Era uma vez um homem, um touro e uma árvore. O indivíduo estava bêbado. O animal, em liberdade. E o sobreiro no seu sítio, imóvel, como lhe compete. Ora o sujeito, à conta do álcool, não via um bicho, mas dois, um que era e outro que não era. E via duas árvores: uma que era e outra que não era. Vai daí, investiu contra ele o touro que era, escondeu-se o sujeito atrás do tronco que não era e ficou a criatura, como é fácil de imaginar, desfeita.
Esta história vem a propósito das manifestações que são e que não são notícia. Entenda-se: a que se projecta realizar na ponte 25 de Abril e a Caminhada pela Vida, no passado 5 de Outubro, respectivamente.
Era de supor que uma marcha, que reuniu cerca de três mil pessoas, que se concentrou na Praça Marquês de Pombal, que desceu depois a Avenida da Liberdade e que finalmente se concentrou no Rossio, fosse notícia. Mas não foi. Pelo contrário, os quatro gatos-pingados – mais não eram – que, nesse mesmo dia, foram aos Paços do Concelho insultar o Presidente da República e o Primeiro-Ministro, foram notícia. Como também foi notícia o ajuntamento dos pouquíssimos militares que, na rotunda, homenagearam os que aí, pela força das armas, implantaram a República, no mesmo dia de 1910. Por ironia do destino, a fotografia que, de esta efeméride, algum jornal publicou, veio a revelar, ao longe e de forma obviamente inadvertida, a manifestação ostensivamente ignorada pela imprensa, até pelo diário que, para fotografar a ordeira multidão que lhe passou mesmo por debaixo das janelas, nem sequer precisava de se dar ao incómodo de sair à rua.

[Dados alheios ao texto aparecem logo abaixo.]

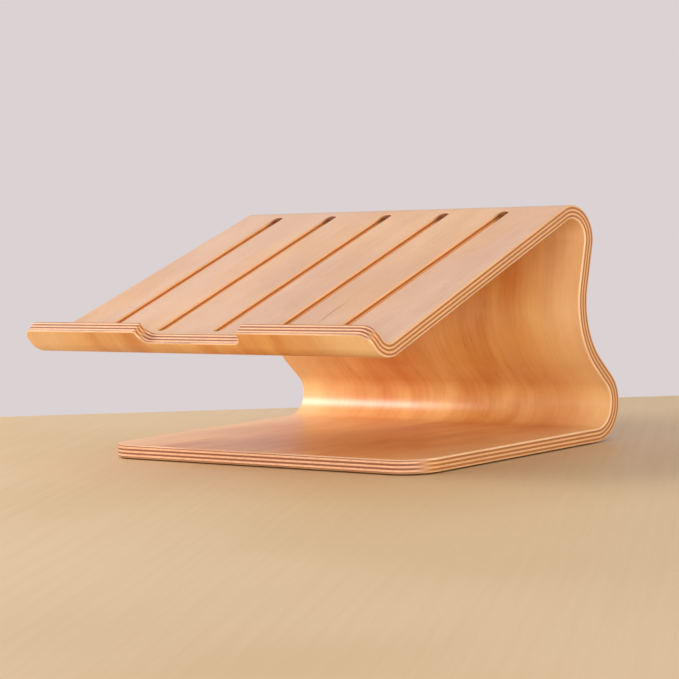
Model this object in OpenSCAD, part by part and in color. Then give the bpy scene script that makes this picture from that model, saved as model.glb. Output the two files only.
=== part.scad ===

Mas há manifestações que, mesmo não existindo, são notícia. Delas é exemplo a que uma central sindical se propõe realizar, percorrendo o tabuleiro da ponte ex-Salazar e que já mereceu múltiplas manchetes nos jornais, inúmeros tempos de antena nas rádios e incontáveis reportagens nas televisões.
Moral da história: a manifestação que não existe tem mais importância, para alguns meios de comunicação social, do que a que existiu e integrou aproximadamente três mil pessoas, percorrendo demoradamente as principais artérias da capital.
Outra originalidade de alguns jornais é a sua aritmética criativa. Ou seja, em função dos protagonistas e da temática, dois, mais dois, podem ser seis, podem ser três, ou até zero. Mas, em princípio, quatro não são.
Exemplos: uns compinchas sindicais ocupam alegremente um cantinho do Terreiro do Paço e são logo trezentos mil. Mas a mesma praça, cheia até mais não poder, como na festiva Eucaristia celebrada por Bento XVI, em 2010, não tem mais do que oitenta mil fiéis.
Estão quatrocentos mil, ou meio milhão de fiéis numa celebração litúrgica na esplanada do santuário de Fátima? Contabilizem-se, para efeitos mediáticos, apenas umas «dezenas de milhares de peregrinos», incluindo carteiristas, mirones e turistas, pois tudo serve para diminuir a importância de um evento religioso, sobretudo se for católico. Mas se meia-dúzia de sócios da patriótica Associação de Amizade Portugal - Coreia do Norte, se manifestar no Martinho da Arcada, é certo e sabido que não faltará quem, certamente inebriado por algumas bebidas espirituosas, intua alguns milhares de apoiantes da nobilíssima causa.
Quando a realidade não é notícia e a notícia não é realidade, a informação decai em ficção, uma inverosímil mentira que, por isso, não poderá resistir, por muito tempo, à evidência da verdade. Não se sabe qual foi a causa da extinção dos dinossauros, mas a do previsível desaparecimento de uma certa imprensa é óbvia: o suicídio.